## begin Provided data

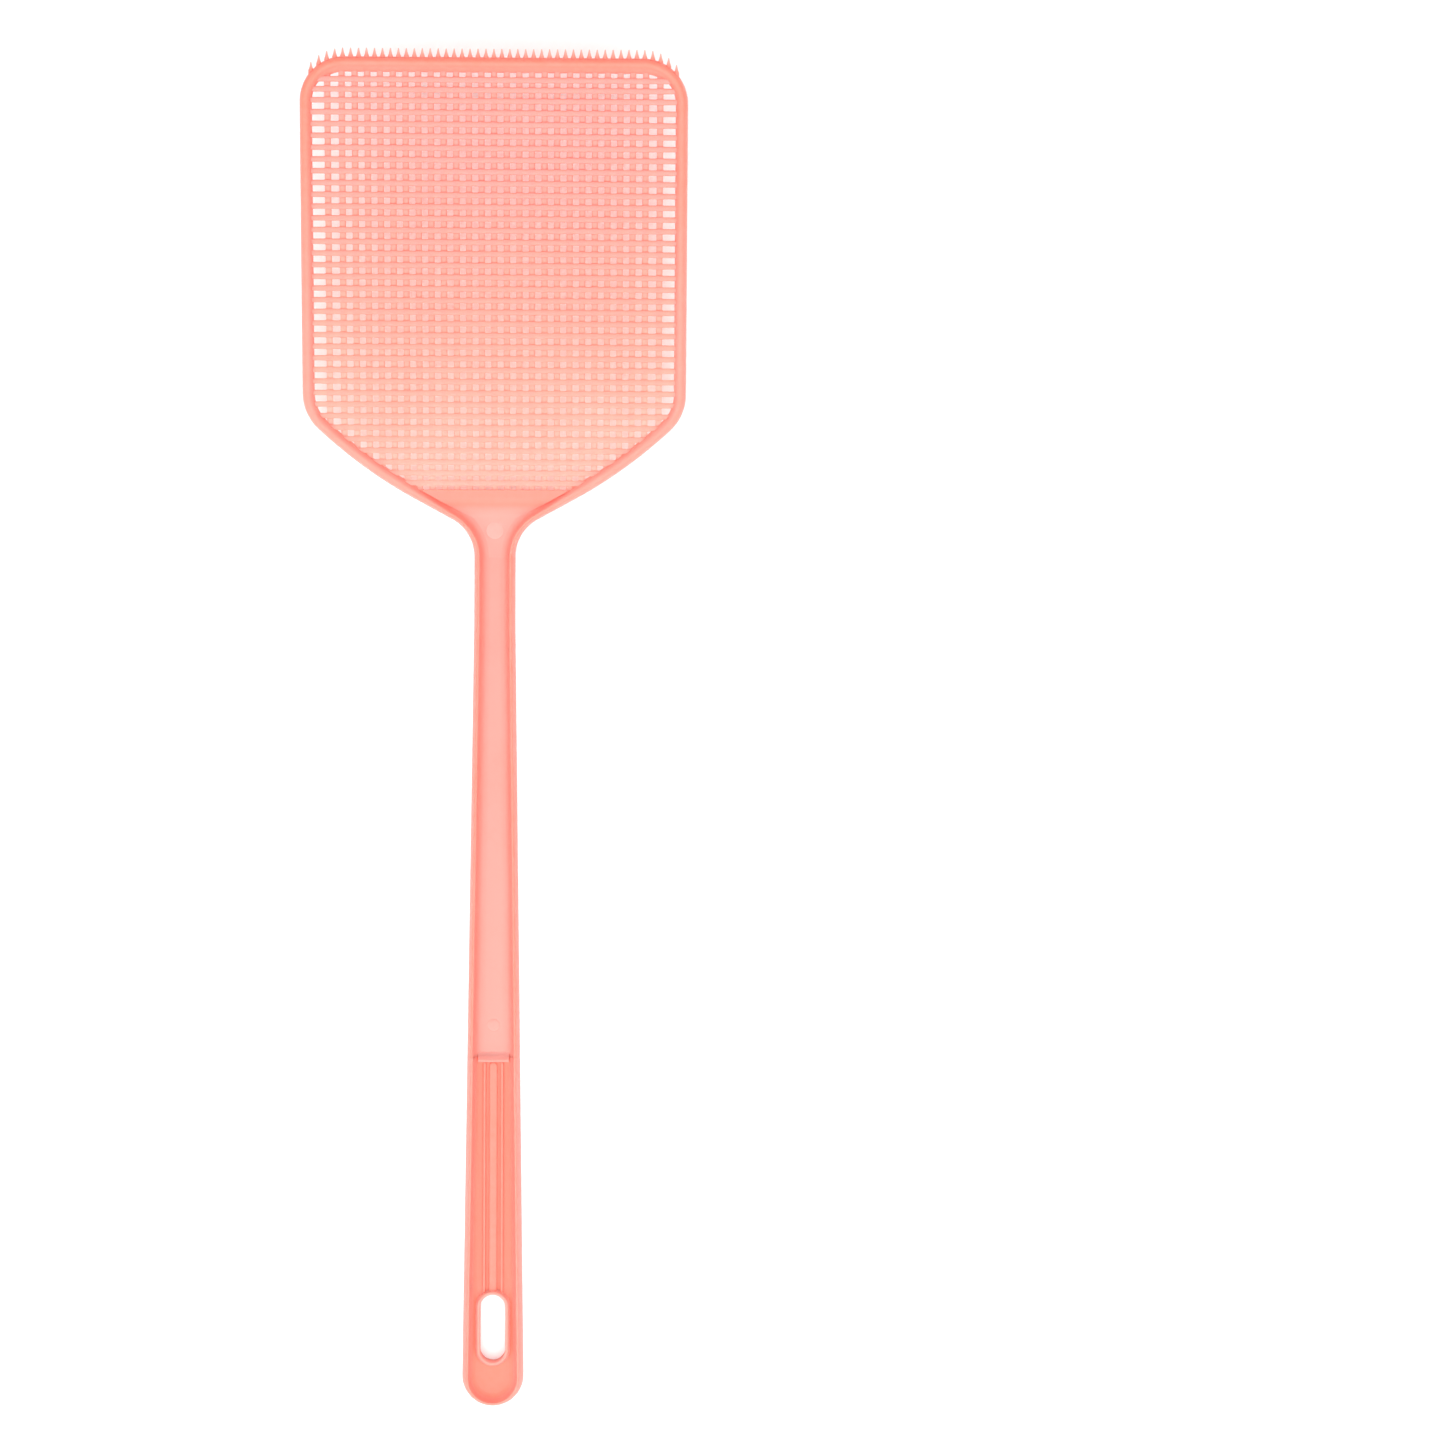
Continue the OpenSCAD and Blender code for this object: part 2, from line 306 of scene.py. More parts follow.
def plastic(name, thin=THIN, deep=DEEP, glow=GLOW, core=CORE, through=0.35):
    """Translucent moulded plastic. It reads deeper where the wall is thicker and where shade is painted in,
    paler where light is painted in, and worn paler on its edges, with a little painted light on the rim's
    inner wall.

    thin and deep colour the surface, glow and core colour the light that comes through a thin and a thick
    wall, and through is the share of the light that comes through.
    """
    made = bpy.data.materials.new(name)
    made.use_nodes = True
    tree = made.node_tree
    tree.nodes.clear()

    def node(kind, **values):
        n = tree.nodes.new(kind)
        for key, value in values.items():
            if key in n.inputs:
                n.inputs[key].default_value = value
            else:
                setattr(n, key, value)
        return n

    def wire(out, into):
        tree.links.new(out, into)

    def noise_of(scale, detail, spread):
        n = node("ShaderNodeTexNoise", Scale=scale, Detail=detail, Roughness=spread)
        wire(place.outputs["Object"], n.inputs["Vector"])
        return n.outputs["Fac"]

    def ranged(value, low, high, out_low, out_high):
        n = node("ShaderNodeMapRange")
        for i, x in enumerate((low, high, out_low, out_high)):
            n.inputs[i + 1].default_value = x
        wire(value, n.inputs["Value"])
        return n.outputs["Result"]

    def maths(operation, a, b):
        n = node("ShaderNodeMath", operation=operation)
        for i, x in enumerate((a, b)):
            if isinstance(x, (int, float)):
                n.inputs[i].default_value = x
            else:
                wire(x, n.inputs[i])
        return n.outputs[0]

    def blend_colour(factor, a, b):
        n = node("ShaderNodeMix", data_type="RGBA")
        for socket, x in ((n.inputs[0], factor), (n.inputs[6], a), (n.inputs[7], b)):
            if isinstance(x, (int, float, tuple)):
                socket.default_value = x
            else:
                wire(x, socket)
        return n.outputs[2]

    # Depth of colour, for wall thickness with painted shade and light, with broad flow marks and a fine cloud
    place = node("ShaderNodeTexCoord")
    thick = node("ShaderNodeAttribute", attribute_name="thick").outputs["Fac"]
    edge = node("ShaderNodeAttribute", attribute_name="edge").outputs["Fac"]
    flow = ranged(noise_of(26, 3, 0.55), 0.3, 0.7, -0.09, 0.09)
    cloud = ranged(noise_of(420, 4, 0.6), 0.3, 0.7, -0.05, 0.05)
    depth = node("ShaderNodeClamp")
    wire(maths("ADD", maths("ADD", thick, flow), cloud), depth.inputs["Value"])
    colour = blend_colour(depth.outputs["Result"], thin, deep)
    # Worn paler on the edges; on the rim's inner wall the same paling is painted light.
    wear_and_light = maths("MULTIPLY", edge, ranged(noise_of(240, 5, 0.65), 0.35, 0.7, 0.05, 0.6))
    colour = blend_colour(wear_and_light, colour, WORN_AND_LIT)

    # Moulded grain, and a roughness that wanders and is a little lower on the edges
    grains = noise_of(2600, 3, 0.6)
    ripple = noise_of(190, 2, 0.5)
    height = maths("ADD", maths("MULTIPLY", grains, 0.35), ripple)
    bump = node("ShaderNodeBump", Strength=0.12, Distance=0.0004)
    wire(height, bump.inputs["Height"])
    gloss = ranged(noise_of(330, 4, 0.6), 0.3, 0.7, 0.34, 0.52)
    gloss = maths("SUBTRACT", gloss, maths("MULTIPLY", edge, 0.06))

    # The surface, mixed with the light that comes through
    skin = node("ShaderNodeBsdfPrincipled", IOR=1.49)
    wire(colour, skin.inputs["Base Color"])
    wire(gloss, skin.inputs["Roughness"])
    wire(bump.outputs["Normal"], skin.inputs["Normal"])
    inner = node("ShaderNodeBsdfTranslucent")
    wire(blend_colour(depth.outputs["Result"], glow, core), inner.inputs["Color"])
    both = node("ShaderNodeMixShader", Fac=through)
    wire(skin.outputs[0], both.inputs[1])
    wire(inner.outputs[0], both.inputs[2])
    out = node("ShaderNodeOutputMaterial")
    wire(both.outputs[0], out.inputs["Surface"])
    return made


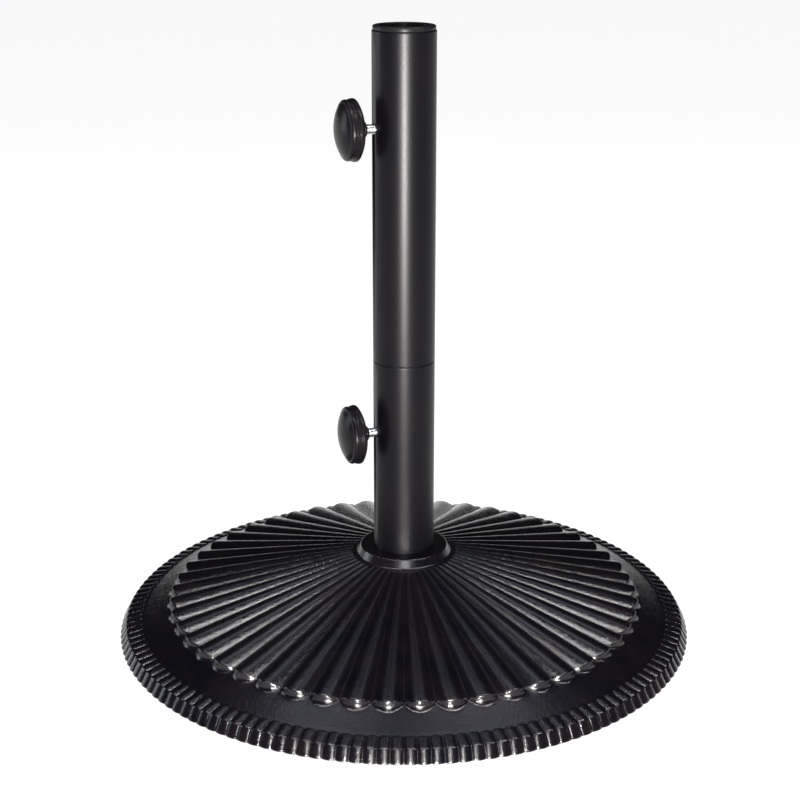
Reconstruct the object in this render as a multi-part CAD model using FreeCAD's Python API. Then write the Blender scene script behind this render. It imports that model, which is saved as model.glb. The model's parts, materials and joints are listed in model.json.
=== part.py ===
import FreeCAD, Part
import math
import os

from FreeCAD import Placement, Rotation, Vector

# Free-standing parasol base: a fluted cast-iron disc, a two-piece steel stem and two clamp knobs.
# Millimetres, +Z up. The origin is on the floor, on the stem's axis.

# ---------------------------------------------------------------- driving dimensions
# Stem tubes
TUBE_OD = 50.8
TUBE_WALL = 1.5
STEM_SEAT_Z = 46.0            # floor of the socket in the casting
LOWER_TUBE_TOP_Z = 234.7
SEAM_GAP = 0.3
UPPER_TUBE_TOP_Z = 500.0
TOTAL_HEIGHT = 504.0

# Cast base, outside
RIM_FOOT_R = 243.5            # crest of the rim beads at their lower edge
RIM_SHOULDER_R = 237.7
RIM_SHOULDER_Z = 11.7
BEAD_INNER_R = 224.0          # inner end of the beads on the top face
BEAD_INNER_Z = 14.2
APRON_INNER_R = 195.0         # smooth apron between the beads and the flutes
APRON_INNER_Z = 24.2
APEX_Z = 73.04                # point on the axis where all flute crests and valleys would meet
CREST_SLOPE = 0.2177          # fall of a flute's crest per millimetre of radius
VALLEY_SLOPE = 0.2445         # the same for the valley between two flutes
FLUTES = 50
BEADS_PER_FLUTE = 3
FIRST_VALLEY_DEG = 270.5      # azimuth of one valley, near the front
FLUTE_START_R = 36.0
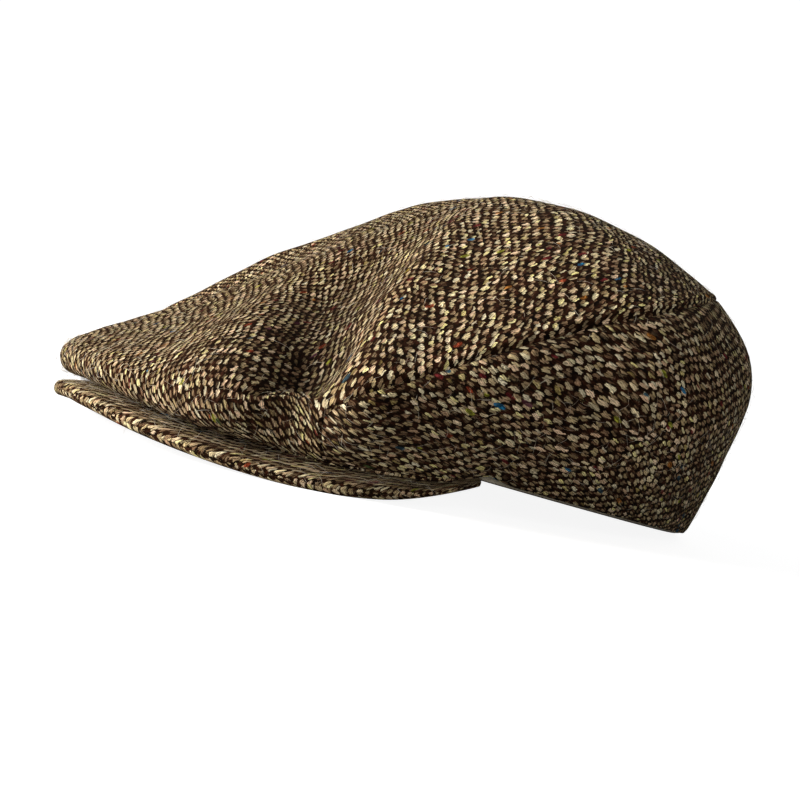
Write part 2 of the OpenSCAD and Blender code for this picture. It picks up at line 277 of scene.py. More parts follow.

## end Provided data

- Work to do: Exactly as they are written, print the entries again.

- The output:
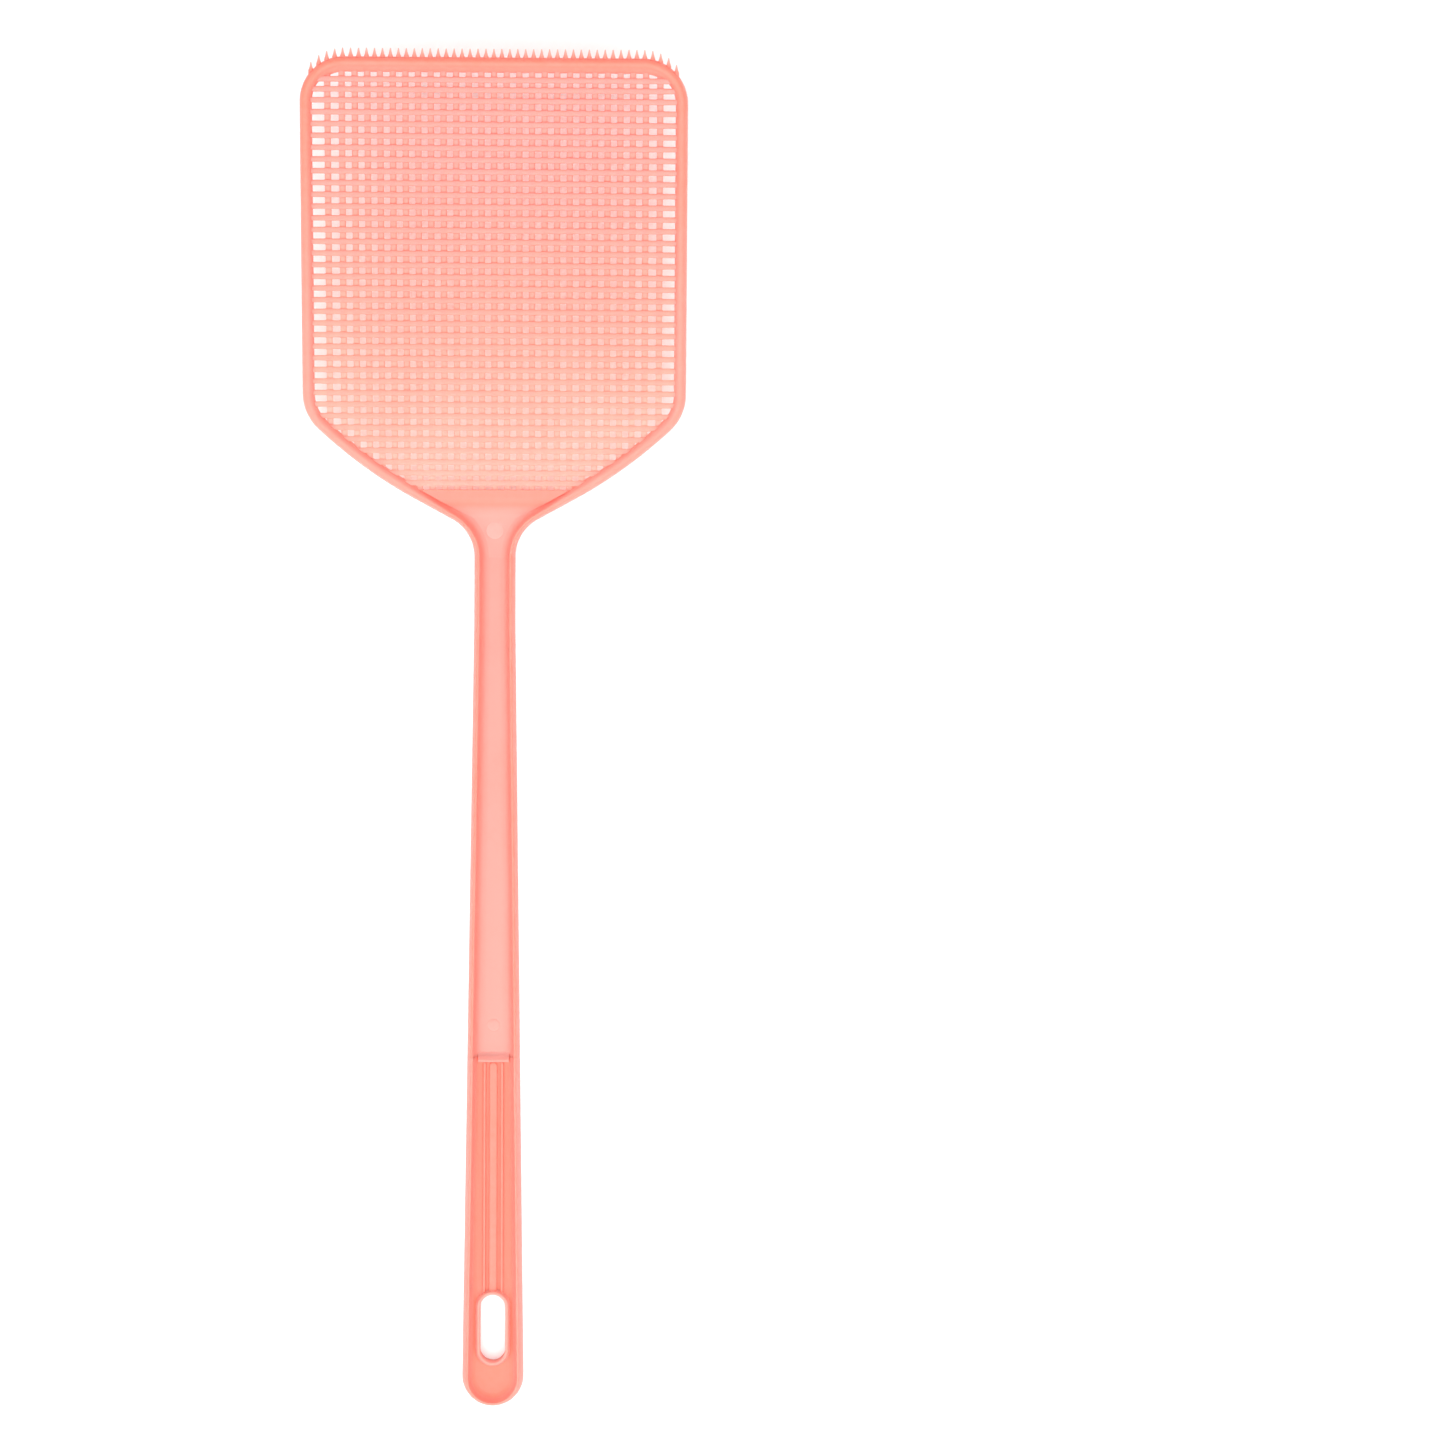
Continue the OpenSCAD and Blender code for this object: part 2, from line 306 of scene.py. More parts follow.
def plastic(name, thin=THIN, deep=DEEP, glow=GLOW, core=CORE, through=0.35):
    """Translucent moulded plastic. It reads deeper where the wall is thicker and where shade is painted in,
    paler where light is painted in, and worn paler on its edges, with a little painted light on the rim's
    inner wall.

    thin and deep colour the surface, glow and core colour the light that comes through a thin and a thick
    wall, and through is the share of the light that comes through.
    """
    made = bpy.data.materials.new(name)
    made.use_nodes = True
    tree = made.node_tree
    tree.nodes.clear()

    def node(kind, **values):
        n = tree.nodes.new(kind)
        for key, value in values.items():
            if key in n.inputs:
                n.inputs[key].default_value = value
            else:
                setattr(n, key, value)
        return n

    def wire(out, into):
        tree.links.new(out, into)

    def noise_of(scale, detail, spread):
        n = node("ShaderNodeTexNoise", Scale=scale, Detail=detail, Roughness=spread)
        wire(place.outputs["Object"], n.inputs["Vector"])
        return n.outputs["Fac"]

    def ranged(value, low, high, out_low, out_high):
        n = node("ShaderNodeMapRange")
        for i, x in enumerate((low, high, out_low, out_high)):
            n.inputs[i + 1].default_value = x
        wire(value, n.inputs["Value"])
        return n.outputs["Result"]

    def maths(operation, a, b):
        n = node("ShaderNodeMath", operation=operation)
        for i, x in enumerate((a, b)):
            if isinstance(x, (int, float)):
                n.inputs[i].default_value = x
            else:
                wire(x, n.inputs[i])
        return n.outputs[0]

    def blend_colour(factor, a, b):
        n = node("ShaderNodeMix", data_type="RGBA")
        for socket, x in ((n.inputs[0], factor), (n.inputs[6], a), (n.inputs[7], b)):
            if isinstance(x, (int, float, tuple)):
                socket.default_value = x
            else:
                wire(x, socket)
        return n.outputs[2]

    # Depth of colour, for wall thickness with painted shade and light, with broad flow marks and a fine cloud
    place = node("ShaderNodeTexCoord")
    thick = node("ShaderNodeAttribute", attribute_name="thick").outputs["Fac"]
    edge = node("ShaderNodeAttribute", attribute_name="edge").outputs["Fac"]
    flow = ranged(noise_of(26, 3, 0.55), 0.3, 0.7, -0.09, 0.09)
    cloud = ranged(noise_of(420, 4, 0.6), 0.3, 0.7, -0.05, 0.05)
    depth = node("ShaderNodeClamp")
    wire(maths("ADD", maths("ADD", thick, flow), cloud), depth.inputs["Value"])
    colour = blend_colour(depth.outputs["Result"], thin, deep)
    # Worn paler on the edges; on the rim's inner wall the same paling is painted light.
    wear_and_light = maths("MULTIPLY", edge, ranged(noise_of(240, 5, 0.65), 0.35, 0.7, 0.05, 0.6))
    colour = blend_colour(wear_and_light, colour, WORN_AND_LIT)

    # Moulded grain, and a roughness that wanders and is a little lower on the edges
    grains = noise_of(2600, 3, 0.6)
    ripple = noise_of(190, 2, 0.5)
    height = maths("ADD", maths("MULTIPLY", grains, 0.35), ripple)
    bump = node("ShaderNodeBump", Strength=0.12, Distance=0.0004)
    wire(height, bump.inputs["Height"])
    gloss = ranged(noise_of(330, 4, 0.6), 0.3, 0.7, 0.34, 0.52)
    gloss = maths("SUBTRACT", gloss, maths("MULTIPLY", edge, 0.06))

    # The surface, mixed with the light that comes through
    skin = node("ShaderNodeBsdfPrincipled", IOR=1.49)
    wire(colour, skin.inputs["Base Color"])
    wire(gloss, skin.inputs["Roughness"])
    wire(bump.outputs["Normal"], skin.inputs["Normal"])
    inner = node("ShaderNodeBsdfTranslucent")
    wire(blend_colour(depth.outputs["Result"], glow, core), inner.inputs["Color"])
    both = node("ShaderNodeMixShader", Fac=through)
    wire(skin.outputs[0], both.inputs[1])
    wire(inner.outputs[0], both.inputs[2])
    out = node("ShaderNodeOutputMaterial")
    wire(both.outputs[0], out.inputs["Surface"])
    return made


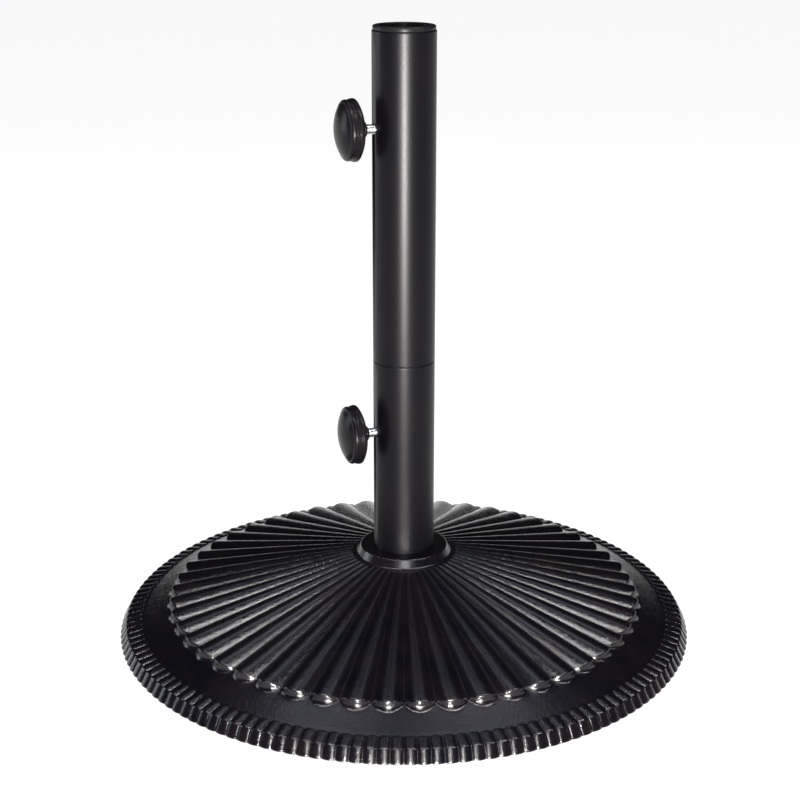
Reconstruct the object in this render as a multi-part CAD model using FreeCAD's Python API. Then write the Blender scene script behind this render. It imports that model, which is saved as model.glb. The model's parts, materials and joints are listed in model.json.
=== part.py ===
import FreeCAD, Part
import math
import os

from FreeCAD import Placement, Rotation, Vector

# Free-standing parasol base: a fluted cast-iron disc, a two-piece steel stem and two clamp knobs.
# Millimetres, +Z up. The origin is on the floor, on the stem's axis.

# ---------------------------------------------------------------- driving dimensions
# Stem tubes
TUBE_OD = 50.8
TUBE_WALL = 1.5
STEM_SEAT_Z = 46.0            # floor of the socket in the casting
LOWER_TUBE_TOP_Z = 234.7
SEAM_GAP = 0.3
UPPER_TUBE_TOP_Z = 500.0
TOTAL_HEIGHT = 504.0

# Cast base, outside
RIM_FOOT_R = 243.5            # crest of the rim beads at their lower edge
RIM_SHOULDER_R = 237.7
RIM_SHOULDER_Z = 11.7
BEAD_INNER_R = 224.0          # inner end of the beads on the top face
BEAD_INNER_Z = 14.2
APRON_INNER_R = 195.0         # smooth apron between the beads and the flutes
APRON_INNER_Z = 24.2
APEX_Z = 73.04                # point on the axis where all flute crests and valleys would meet
CREST_SLOPE = 0.2177          # fall of a flute's crest per millimetre of radius
VALLEY_SLOPE = 0.2445         # the same for the valley between two flutes
FLUTES = 50
BEADS_PER_FLUTE = 3
FIRST_VALLEY_DEG = 270.5      # azimuth of one valley, near the front
FLUTE_START_R = 36.0
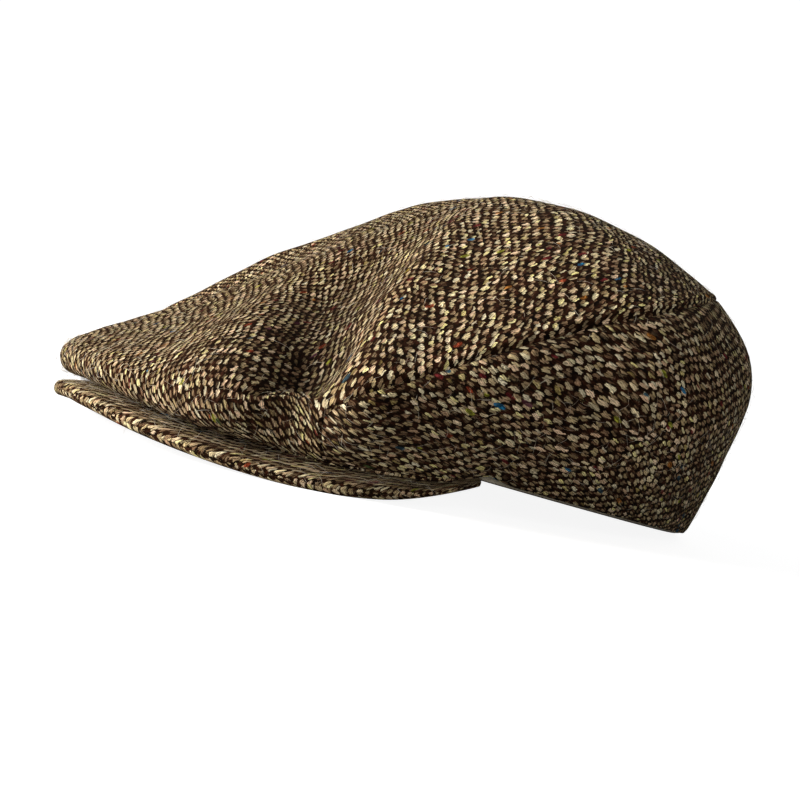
Write part 2 of the OpenSCAD and Blender code for this picture. It picks up at line 277 of scene.py. More parts follow.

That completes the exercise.